Eugenie Reich

Eugenie Reich

Eugenie Reich is the founder of a law firm representing whistleblowers of scientific fraud. The firm uses the American False Claims Act, long-since-abolished in the U.K. and other related common law jurisdictions, which allows whistleblowers to file a lawsuit to recover taxpayer’s money that has been fraudulently induced or misused, and, to receive compensation as a percentage share of money returned to government agencies. The firm also pursues retaliation claims on behalf of scientists who have been fired or harmed in their career advancement as a result of whistleblowing. And, it offers discounted, philanthropically supported, and pro bono representation to whistleblowers facing legal threats or recalcitrance dealing with institutions and journals unwilling to correct the scientific record.

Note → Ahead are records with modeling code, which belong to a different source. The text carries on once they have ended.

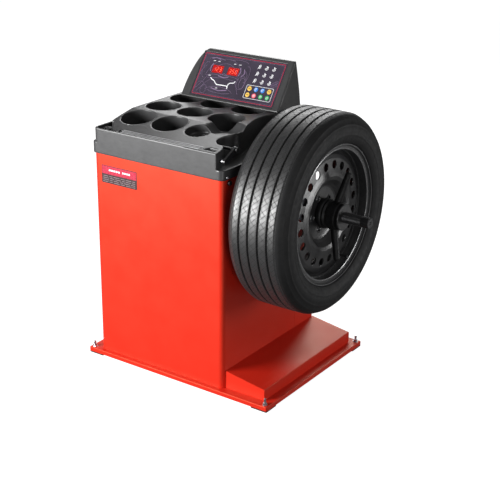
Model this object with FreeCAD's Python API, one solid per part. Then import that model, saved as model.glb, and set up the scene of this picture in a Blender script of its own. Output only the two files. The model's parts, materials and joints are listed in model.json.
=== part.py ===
import FreeCAD, Part
import math
import os

from FreeCAD import Vector as V

# Bench-height wheel balancing machine with a wheel clamped on its spindle.
# Working frame: X along the front towards the spindle, Y to the back, Z up.
# The working origin is the middle of the base on the floor. Everything is
# moved by ORIGIN_X on export, so that the row origin is the middle of the
# whole machine's footprint.

# base
BASE_X, BASE_Y = 381.0, 305.0
PAD_H, BASE_TOP = 4.0, 19.0
BOLT_X, BOLT_Y = 366.0, 291.0
# cabinet
CAB_L, CAB_R = -341.0, 193.0
CAB_F, CAB_B = -286.0, 271.0
CAB_TOP, SHEET, SEAM_Y = 745.0, 2.5, 149.0
# step cover
STEP_R, STEP_HI, STEP_LO = 349.0, 81.0, 58.0
# spindle
SPZ, SHAFT_R, SHAFT_END = 602.0, 18.0, 562.0
THREAD_PITCH = 4.0
# wheel
TYRE_R, TYRE_W, WHEEL_X = 333.5, 225.0, 336.5
FLANGE_R, HUB_FACE = 233.5, 380.0
VENTS, VENT_PCR, LUGS, LUG_PCR = 20, 162.0, 5, 56.0
# tray
TRAY_Z, DECK_Z, DECK_FRONT = 746.0, 864.0, 832.0
POCKET_R, POCKET_DEPTH = 60.0, 72.0
COLS = (-245.0, -112.0, 20.0)
ROWS = (-163.0, -28.0, 104.0)
SLOPE_END = -110.0
# display head
HEAD_L, HEAD_R = -289.0, 123.0
HEAD_F, HEAD_TOPF, HEAD_TOPB, HEAD_B = 120.0, 230.0, 238.0, 266.0
HEAD_TOP = 1020.0
PANEL_X0, PANEL_X1, PANEL_V0, PANEL_V1 = -251.0, 95.0, 13.0, 178.0
KEY_R, KEY_TRAVEL = 8.5, 0.8
KEY_X = (-18.5, 8.5, 35.5, 62.5)
KEY_V = (69.0, 46.0)
# distance gauge
ROD_Y, ROD_Z, ROD_R = -214.0, 830.0, 5.0
# drive
SP_PULLEY_R, MO_PULLEY_R = 45.0, 22.0
MOT_Y, MOT_Z = 150.0, 330.0

ORIGIN_X = (SHAFT_END - BASE_X) / 2.0
X_AXIS = V(1, 0, 0)
PARTS = {}


def box(x0, x1, y0, y1, z0, z1):
    return Part.makeBox(x1 - x0, y1 - y0, z1 - z0, V(x0, y0, z0))


def cyl_x(r, x0, x1, y=0.0, z=SPZ):
    return Part.makeCylinder(r, x1 - x0, V(x0, y, z), X_AXIS)


def cyl_z(r, x, y, z0, z1):
    return Part.makeCylinder(r, z1 - z0, V(x, y, z0), V(0, 0, 1))


def cyl_y(r, x, z, y0, y1):
    return Part.makeCylinder(r, y1 - y0, V(x, y0, z), V(0, 1, 0))


def join(shapes):
    out = shapes[0]
    for s in shapes[1:]:
        out = out.fuse(s)
    return out.removeSplitter()


def turn_x(points, y=0.0, z=SPZ):
    """Solid of revolution about the X line through (y, z); points are (x, r)."""
    pts = [V(x, y, z + r) for x, r in points]
    wire = Part.makePolygon(pts + [pts[0]])
    return Part.Face(wire).revolve(V(0, y, z), X_AXIS, 360)


def turn_z(points, x, y):
    """Solid of revolution about the Z line through (x, y); points are (r, z)."""
    pts = [V(x + r, y, z) for r, z in points]
    wire = Part.makePolygon(pts + [pts[0]])
    return Part.Face(wire).revolve(V(x, y, 0), V(0, 0, 1), 360)


def prism_x(points, x0, x1):
    """Polygon of (y, z) points drawn at x0 and pulled to x1."""
    pts = [V(x0, y, z) for y, z in points]
    return Part.Face(Part.makePolygon(pts + [pts[0]])).extrude(V(x1 - x0, 0, 0))


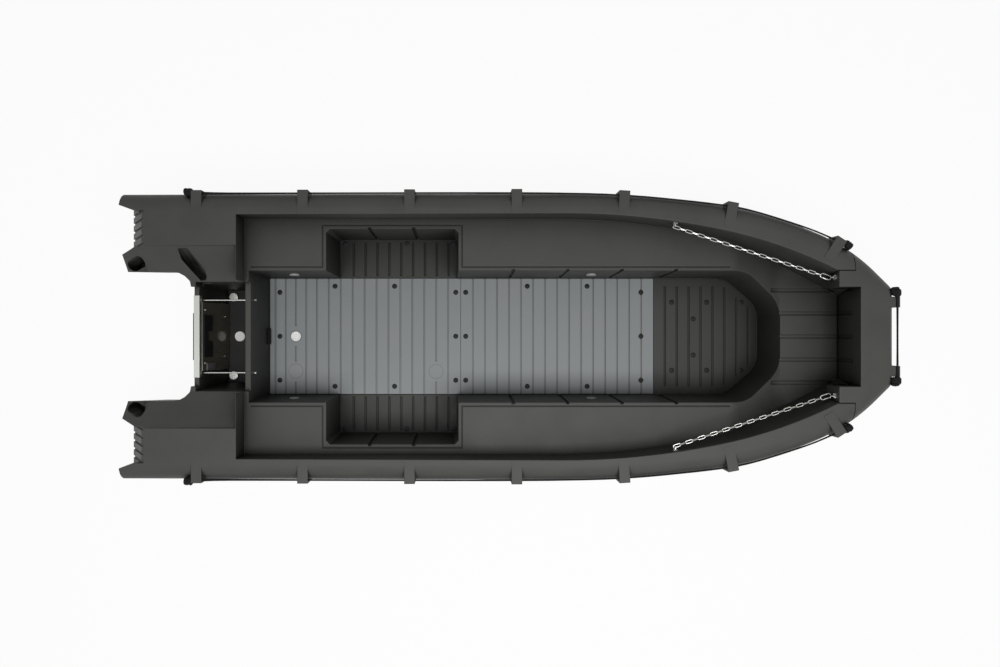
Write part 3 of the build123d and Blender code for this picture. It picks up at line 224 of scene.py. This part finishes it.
def turned(profile, steps=32):
    """A solid turned about Z from (radius, height) in millimetres, from the foot of its axis to the head."""
    bm = bmesh.new()
    verts = [bm.verts.new((radius * mm, 0, height * mm)) for radius, height in profile]
    edges = [bm.edges.new(pair) for pair in zip(verts, verts[1:])]
    bmesh.ops.spin(
        bm, geom=verts + edges, axis=(0, 0, 1), cent=(0, 0, 0), angle=2 * math.pi, steps=steps, use_merge=True
    )
    bmesh.ops.remove_doubles(bm, verts=bm.verts, dist=0.01 * mm)
    bmesh.ops.recalc_face_normals(bm, faces=bm.faces)
    return bm


def wire_ring(length, width, wire, bend_steps=8, sides=10):
    """A ring of round wire, long along X and flat in XY, with straight sides and round ends, in millimetres."""
    bend = (width - wire) / 2 * mm
    half = (length - width) / 2 * mm
    bm = bmesh.new()
    section = bmesh.ops.create_circle(bm, segments=sides, radius=wire / 2 * mm)["verts"]
    bmesh.ops.rotate(bm, verts=section, matrix=Matrix.Rotation(math.pi / 2, 3, "Y"))
    bmesh.ops.translate(bm, verts=section, vec=(-half, bend, 0))
    end = section + list({edge for vert in section for edge in vert.link_edges})
    for side in (1, -1):
        if half > 0:
            edges = [part for part in end if isinstance(part, bmesh.types.BMEdge)]
            end = bmesh.ops.extrude_edge_only(bm, edges=edges)["geom"]
            end = [part for part in end if not isinstance(part, bmesh.types.BMFace)]
            verts = [part for part in end if isinstance(part, bmesh.types.BMVert)]
            bmesh.ops.translate(bm, verts=verts, vec=(2 * half * side, 0, 0))
        end = bmesh.ops.spin(
            bm, geom=end, axis=(0, 0, 1), cent=(half * side, 0, 0), angle=-math.pi, steps=bend_steps
        )["geom_last"]
    bmesh.ops.remove_doubles(bm, verts=bm.verts, dist=JOIN_DISTANCE)
    bmesh.ops.recalc_face_normals(bm, faces=bm.faces)
    return bm


def block(low, high):
    """A block between two corners, in millimetres."""
    bm = bmesh.new()
    bmesh.ops.create_cube(bm, size=1)
    low, high = Vector(low) * mm, Vector(high) * mm
    bmesh.ops.scale(bm, verts=bm.verts, vec=high - low)
    bmesh.ops.translate(bm, verts=bm.verts, vec=(low + high) / 2)
    return bm


def gather(shapes):
    """Joins shapes, each with the matrix of its place, into one."""
    whole = bmesh.new()
    part = bpy.data.meshes.new("part")
    for bm, place in shapes:
        bm.to_mesh(part)
        part.transform(place)
        whole.from_mesh(part)
    bpy.data.meshes.remove(part)
    return whole


def at(x, y, z):
    """The matrix of a place in millimetres."""
    return Matrix.Translation(Vector((x, y, z)) * mm)


def heading(direction, roll=0.0):
    """The turn that lays X along a direction, rolled about it."""
    turn = Vector(direction).to_track_quat("X", "Z").to_matrix().to_4x4()
    return turn @ Matrix.Rotation(roll, 4, "X")


def piece(name, bm, finish, body, stands_for=(), bevel=0.0, round_levels=0):
    """Makes the shape a piece that rides on its body, with its edges rounded by the bevel's width in millimetres."""
    if bevel:
        weigh_edges(bm, bevel)
    mesh = bpy.data.meshes.new(name)
    bm.to_mesh(mesh)
    bm.free()
    if "custom_normal" in mesh.attributes:
        mesh.attributes.remove(mesh.attributes["custom_normal"])
    mesh.shade_smooth()
    mesh.set_sharp_from_angle(angle=math.radians(SHARP_ANGLE))
    mesh.materials.append(finish)
    made = bpy.data.objects.new(name, mesh)
    bpy.context.scene.collection.objects.link(made)
    if bevel:
        rounding = made.modifiers.new("rounding", "BEVEL")
        rounding.width = bevel * mm
        rounding.segments = 2
        rounding.limit_method = "WEIGHT"
        rounding.use_clamp_overlap = False
    if not round_levels:
        facing = made.modifiers.new("facing", "WEIGHTED_NORMAL")
        facing.keep_sharp = True
    else:
        rounding = made.modifiers.new("rounding", "SUBSURF")
        rounding.levels = rounding.render_levels = round_levels
    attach(made, body)
    if stands_for:
        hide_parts(*stands_for)
    return made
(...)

Prior to law school, Eugenie was a science journalist, and published a 2009 book, re-released in 2025, about a case of scientific fraud at Bell Laboratories titled “Plastic Fantastic: How the Biggest Fraud in Physics Shook the Scientific World.”


ABSTRACT:

Whistleblowing scientific fraud and obstacles to scientific self-correction

For every case of research misconduct that becomes a public scandal, are others that go undetected: because the evidence is hard to communicate, because critics or whistleblowers fear retaliation, because nobody in the know cares, or because the situation is timely and confidentially resolved — a good outcome. In this talk, I will present a qualitative overview of the root causes of research integrity breakdown, based on my experience having founded a law firm committed to whistleblowers of scientific fraud two years ago, and my experience prior to law school as a journalist investigating scientific fraud cases.